— Set exercise —
Nothing but the line with "Break this object" and the lines after it, through the end of the records below, is to be repeated, exactly as it is.

(Records that describe objects)
+--

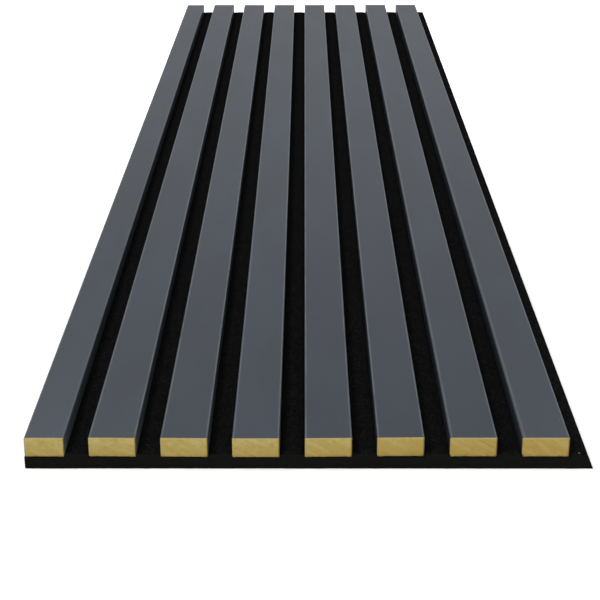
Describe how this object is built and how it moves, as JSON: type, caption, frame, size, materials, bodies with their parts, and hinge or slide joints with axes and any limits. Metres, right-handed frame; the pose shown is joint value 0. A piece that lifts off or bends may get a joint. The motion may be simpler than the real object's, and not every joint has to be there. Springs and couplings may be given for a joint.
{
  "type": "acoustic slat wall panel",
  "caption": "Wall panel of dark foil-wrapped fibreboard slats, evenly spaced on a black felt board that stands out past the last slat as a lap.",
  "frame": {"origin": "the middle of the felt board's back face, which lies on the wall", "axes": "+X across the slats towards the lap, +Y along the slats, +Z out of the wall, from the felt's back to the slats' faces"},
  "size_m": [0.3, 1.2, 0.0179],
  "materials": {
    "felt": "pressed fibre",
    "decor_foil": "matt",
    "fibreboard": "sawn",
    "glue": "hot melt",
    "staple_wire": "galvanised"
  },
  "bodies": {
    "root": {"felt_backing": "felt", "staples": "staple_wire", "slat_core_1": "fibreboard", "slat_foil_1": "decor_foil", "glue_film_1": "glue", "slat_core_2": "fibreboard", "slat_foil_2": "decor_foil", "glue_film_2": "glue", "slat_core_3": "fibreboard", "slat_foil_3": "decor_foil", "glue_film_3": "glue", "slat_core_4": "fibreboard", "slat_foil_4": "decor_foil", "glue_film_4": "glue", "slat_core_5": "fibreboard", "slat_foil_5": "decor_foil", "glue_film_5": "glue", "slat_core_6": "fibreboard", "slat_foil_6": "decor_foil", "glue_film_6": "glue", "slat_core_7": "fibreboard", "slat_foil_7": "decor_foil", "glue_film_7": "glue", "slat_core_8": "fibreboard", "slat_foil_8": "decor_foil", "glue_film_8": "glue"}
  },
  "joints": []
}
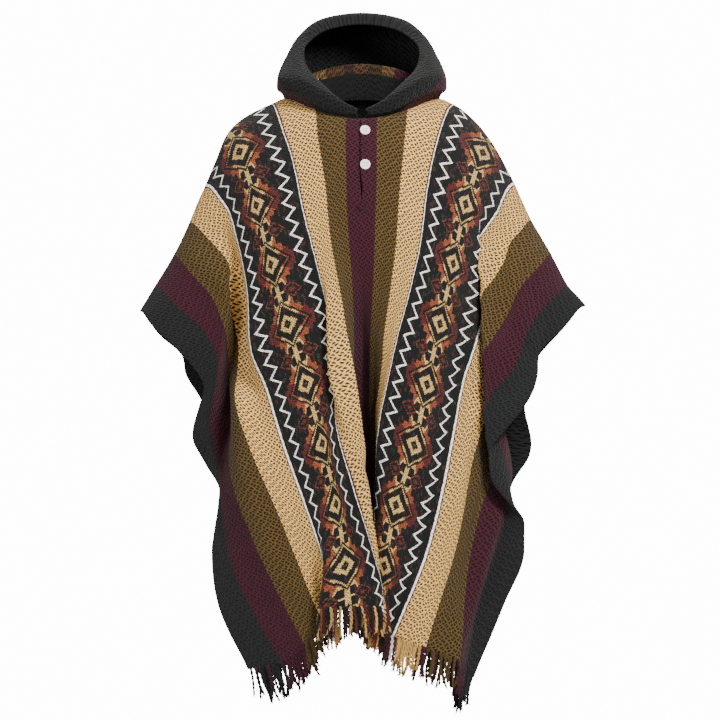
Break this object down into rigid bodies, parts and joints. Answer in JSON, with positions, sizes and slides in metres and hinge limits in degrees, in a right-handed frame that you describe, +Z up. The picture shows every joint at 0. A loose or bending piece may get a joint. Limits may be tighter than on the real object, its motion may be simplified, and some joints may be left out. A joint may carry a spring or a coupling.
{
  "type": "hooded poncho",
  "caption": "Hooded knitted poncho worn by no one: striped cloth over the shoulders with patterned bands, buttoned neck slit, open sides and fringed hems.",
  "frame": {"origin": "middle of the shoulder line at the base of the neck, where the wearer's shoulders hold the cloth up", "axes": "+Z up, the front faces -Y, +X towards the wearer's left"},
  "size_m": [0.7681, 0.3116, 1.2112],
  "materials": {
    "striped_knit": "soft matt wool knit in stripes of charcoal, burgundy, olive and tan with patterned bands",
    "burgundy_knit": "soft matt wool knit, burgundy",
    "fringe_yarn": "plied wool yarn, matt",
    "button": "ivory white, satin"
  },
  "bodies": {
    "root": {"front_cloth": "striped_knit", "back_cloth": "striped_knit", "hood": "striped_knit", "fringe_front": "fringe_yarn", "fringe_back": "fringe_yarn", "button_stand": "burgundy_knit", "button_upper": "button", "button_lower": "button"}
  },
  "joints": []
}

+--

— Output —
Break this object down into rigid bodies, parts and joints. Answer in JSON, with positions, sizes and slides in metres and hinge limits in degrees, in a right-handed frame that you describe, +Z up. The picture shows every joint at 0. A loose or bending piece may get a joint. Limits may be tighter than on the real object, its motion may be simplified, and some joints may be left out. A joint may carry a spring or a coupling.
{
  "type": "hooded poncho",
  "caption": "Hooded knitted poncho worn by no one: striped cloth over the shoulders with patterned bands, buttoned neck slit, open sides and fringed hems.",
  "frame": {"origin": "middle of the shoulder line at the base of the neck, where the wearer's shoulders hold the cloth up", "axes": "+Z up, the front faces -Y, +X towards the wearer's left"},
  "size_m": [0.7681, 0.3116, 1.2112],
  "materials": {
    "striped_knit": "soft matt wool knit in stripes of charcoal, burgundy, olive and tan with patterned bands",
    "burgundy_knit": "soft matt wool knit, burgundy",
    "fringe_yarn": "plied wool yarn, matt",
    "button": "ivory white, satin"
  },
  "bodies": {
    "root": {"front_cloth": "striped_knit", "back_cloth": "striped_knit", "hood": "striped_knit", "fringe_front": "fringe_yarn", "fringe_back": "fringe_yarn", "button_stand": "burgundy_knit", "button_upper": "button", "button_lower": "button"}
  },
  "joints": []
}